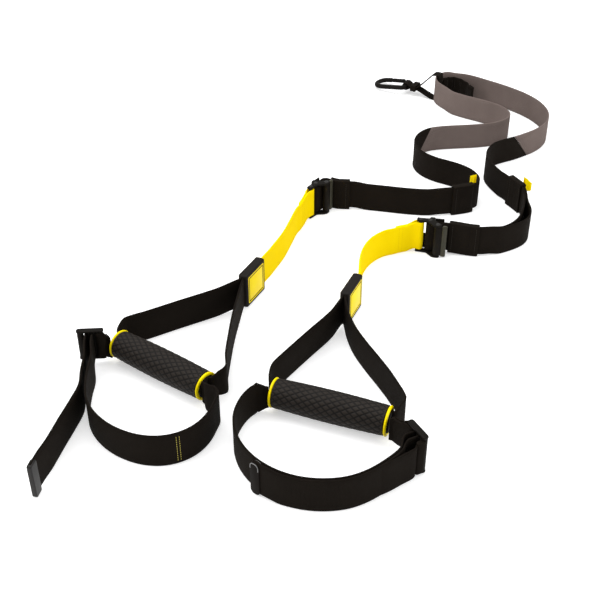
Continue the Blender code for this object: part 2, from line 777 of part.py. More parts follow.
def build_lever(side, buckle):
    low = side_plate_thickness + gap
    high = buckle_height - low
    lever = outline_solid(side + "_cam_lever", cam_outline(), low, high, "dark_metal")
    bore = upright_rod("bore", cam_pin_radius + gap, -overrun, buckle_height + overrun,
                       small_facets, "steel")
    lever = combine(lever, bore, "DIFFERENCE")
    rise = spring_turns * (2 * spring_wire + 2 * gap)
    notch_half = rise / 2 + spring_wire + gap
    middle = buckle_height / 2
    notch = box("notch", (-2 * cam_radius, -2 * cam_radius, middle - notch_half),
                (cam_radius * 0.9, 2 * cam_radius, middle + notch_half), "steel")
    lever = combine(lever, notch, "DIFFERENCE")
    move(lever, buckle.matrix() @ Matrix.Translation((cam_place, -cam_offset, 0)))
    coil_radius = cam_pin_radius + gap + spring_wire
    centres = []
    turns = 8 * spring_turns
    for step in range(turns + 1):
        angle = 2 * math.pi * spring_turns * step / turns
        centres.append(Vector((coil_radius * math.cos(angle), coil_radius * math.sin(angle),
                               middle - rise / 2 + rise * step / turns)))
    spring = helix(side + "_cam_spring", centres, spring_wire / 2, "steel")
    move(spring, buckle.matrix() @ Matrix.Translation((cam_place, -cam_offset, 0)))


def helix(name, centres, radius, slot, facets=5):
    """A wire of few sides swept along a coil about Z."""
    points = []
    count = len(centres)
    for index, centre in enumerate(centres):
        along = (centres[min(index + 1, count - 1)] - centres[max(index - 1, 0)]).normalized()
        out = Vector((centre.x, centre.y, 0)).normalized()
        up = along.cross(out).normalized()
        for step in range(facets):
            angle = 2 * math.pi * step / facets
            points.append(centre + out * radius * math.cos(angle) + up * radius * math.sin(angle))
    faces = []
    for index in range(count - 1):
        for step in range(facets):
            turn = (step + 1) % facets
            near = facets * index
            faces.append((near + step, near + turn, near + facets + turn, near + facets + step))
    faces.append(tuple(range(facets)))
    faces.append(tuple(facets * (count - 1) + step for step in reversed(range(facets))))
    mesh = mesh_of(name, points, faces)
    face_outward(mesh)
    return new_object(name, mesh, slot)


# Handles

def build_yellow_strap(side, tag, buckle, shares):
    """From the tag to the buckle's eye bar, folded round it and sewn back on itself."""
    inside = tag_length / 2 - tag_pocket_depth + gap
    face = tag_length / 2
    knots = [knot(tag.at(along, 0.0), tag_lift) for along in (inside, face, face + webbing_step)]
    knots += on_floor(shares)
    for along in (-1.6 * wrap_radius, 0.0):
        knots.append(knot(buckle.at(along, 0.0), buckle_lift))
    middle = smooth(knots)
    total = lengths(middle)
    whole = total[-1]
    spread = 4.0 * wrap_radius
    offsets = []
    for place in total:
        left_to_go = whole - place
        near = 1 - ease(left_to_go / spread)
        doubled = ease((place - (whole - yellow_fold_length - 2 * webbing_step)) / (2 * webbing_step))
        offsets.append((layer_pitch / 2 + (wrap_radius - layer_pitch / 2) * near) * doubled)
    front = beside(middle, offsets)
    folded = [i for i, place in enumerate(total) if place >= whole - yellow_fold_length]
    back = beside(middle, [-offset for offset in offsets])
    back = [back[i] for i in folded]
    turn = arc(buckle.at(0.0, 0.0), wrap_radius, buckle.heading - math.pi / 2, math.pi,
               buckle_lift, buckle_lift + webbing_width)
    samples = front + turn + list(reversed(back))
    return strap(side + "_yellow_strap", samples, "yellow_webbing")


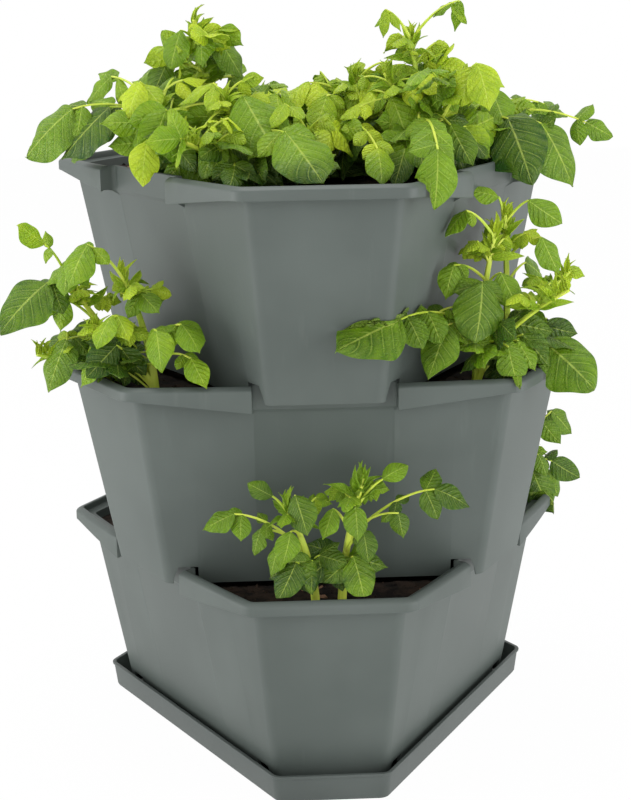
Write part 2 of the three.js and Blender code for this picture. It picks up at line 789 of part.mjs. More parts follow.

Stated exercise
Exactly reproduce the material above.

Written reply
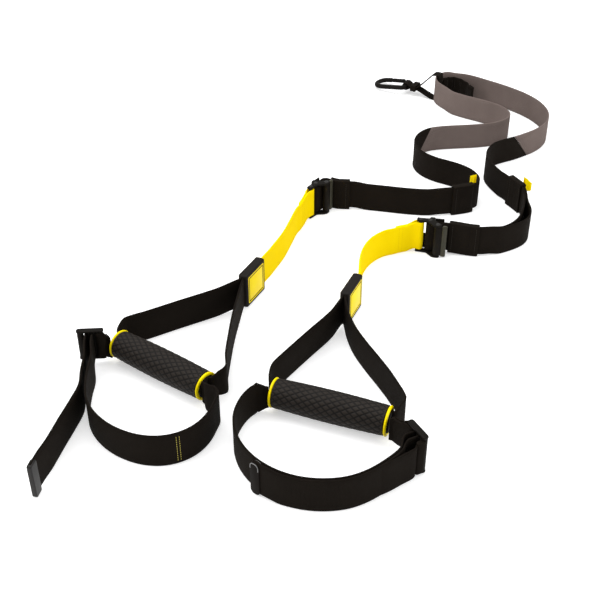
Continue the Blender code for this object: part 2, from line 777 of part.py. More parts follow.
def build_lever(side, buckle):
    low = side_plate_thickness + gap
    high = buckle_height - low
    lever = outline_solid(side + "_cam_lever", cam_outline(), low, high, "dark_metal")
    bore = upright_rod("bore", cam_pin_radius + gap, -overrun, buckle_height + overrun,
                       small_facets, "steel")
    lever = combine(lever, bore, "DIFFERENCE")
    rise = spring_turns * (2 * spring_wire + 2 * gap)
    notch_half = rise / 2 + spring_wire + gap
    middle = buckle_height / 2
    notch = box("notch", (-2 * cam_radius, -2 * cam_radius, middle - notch_half),
                (cam_radius * 0.9, 2 * cam_radius, middle + notch_half), "steel")
    lever = combine(lever, notch, "DIFFERENCE")
    move(lever, buckle.matrix() @ Matrix.Translation((cam_place, -cam_offset, 0)))
    coil_radius = cam_pin_radius + gap + spring_wire
    centres = []
    turns = 8 * spring_turns
    for step in range(turns + 1):
        angle = 2 * math.pi * spring_turns * step / turns
        centres.append(Vector((coil_radius * math.cos(angle), coil_radius * math.sin(angle),
                               middle - rise / 2 + rise * step / turns)))
    spring = helix(side + "_cam_spring", centres, spring_wire / 2, "steel")
    move(spring, buckle.matrix() @ Matrix.Translation((cam_place, -cam_offset, 0)))


def helix(name, centres, radius, slot, facets=5):
    """A wire of few sides swept along a coil about Z."""
    points = []
    count = len(centres)
    for index, centre in enumerate(centres):
        along = (centres[min(index + 1, count - 1)] - centres[max(index - 1, 0)]).normalized()
        out = Vector((centre.x, centre.y, 0)).normalized()
        up = along.cross(out).normalized()
        for step in range(facets):
            angle = 2 * math.pi * step / facets
            points.append(centre + out * radius * math.cos(angle) + up * radius * math.sin(angle))
    faces = []
    for index in range(count - 1):
        for step in range(facets):
            turn = (step + 1) % facets
            near = facets * index
            faces.append((near + step, near + turn, near + facets + turn, near + facets + step))
    faces.append(tuple(range(facets)))
    faces.append(tuple(facets * (count - 1) + step for step in reversed(range(facets))))
    mesh = mesh_of(name, points, faces)
    face_outward(mesh)
    return new_object(name, mesh, slot)


# Handles

def build_yellow_strap(side, tag, buckle, shares):
    """From the tag to the buckle's eye bar, folded round it and sewn back on itself."""
    inside = tag_length / 2 - tag_pocket_depth + gap
    face = tag_length / 2
    knots = [knot(tag.at(along, 0.0), tag_lift) for along in (inside, face, face + webbing_step)]
    knots += on_floor(shares)
    for along in (-1.6 * wrap_radius, 0.0):
        knots.append(knot(buckle.at(along, 0.0), buckle_lift))
    middle = smooth(knots)
    total = lengths(middle)
    whole = total[-1]
    spread = 4.0 * wrap_radius
    offsets = []
    for place in total:
        left_to_go = whole - place
        near = 1 - ease(left_to_go / spread)
        doubled = ease((place - (whole - yellow_fold_length - 2 * webbing_step)) / (2 * webbing_step))
        offsets.append((layer_pitch / 2 + (wrap_radius - layer_pitch / 2) * near) * doubled)
    front = beside(middle, offsets)
    folded = [i for i, place in enumerate(total) if place >= whole - yellow_fold_length]
    back = beside(middle, [-offset for offset in offsets])
    back = [back[i] for i in folded]
    turn = arc(buckle.at(0.0, 0.0), wrap_radius, buckle.heading - math.pi / 2, math.pi,
               buckle_lift, buckle_lift + webbing_width)
    samples = front + turn + list(reversed(back))
    return strap(side + "_yellow_strap", samples, "yellow_webbing")


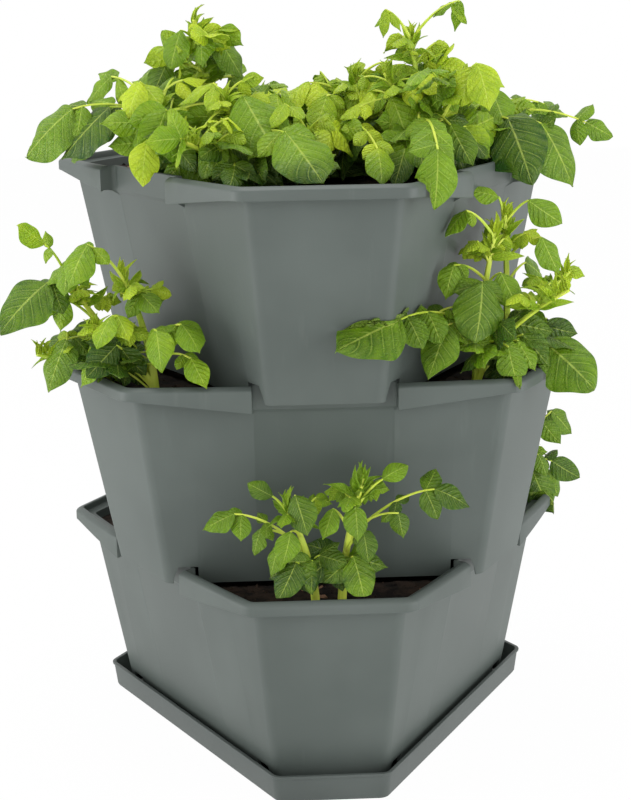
Write part 2 of the three.js and Blender code for this picture. It picks up at line 789 of part.mjs. More parts follow.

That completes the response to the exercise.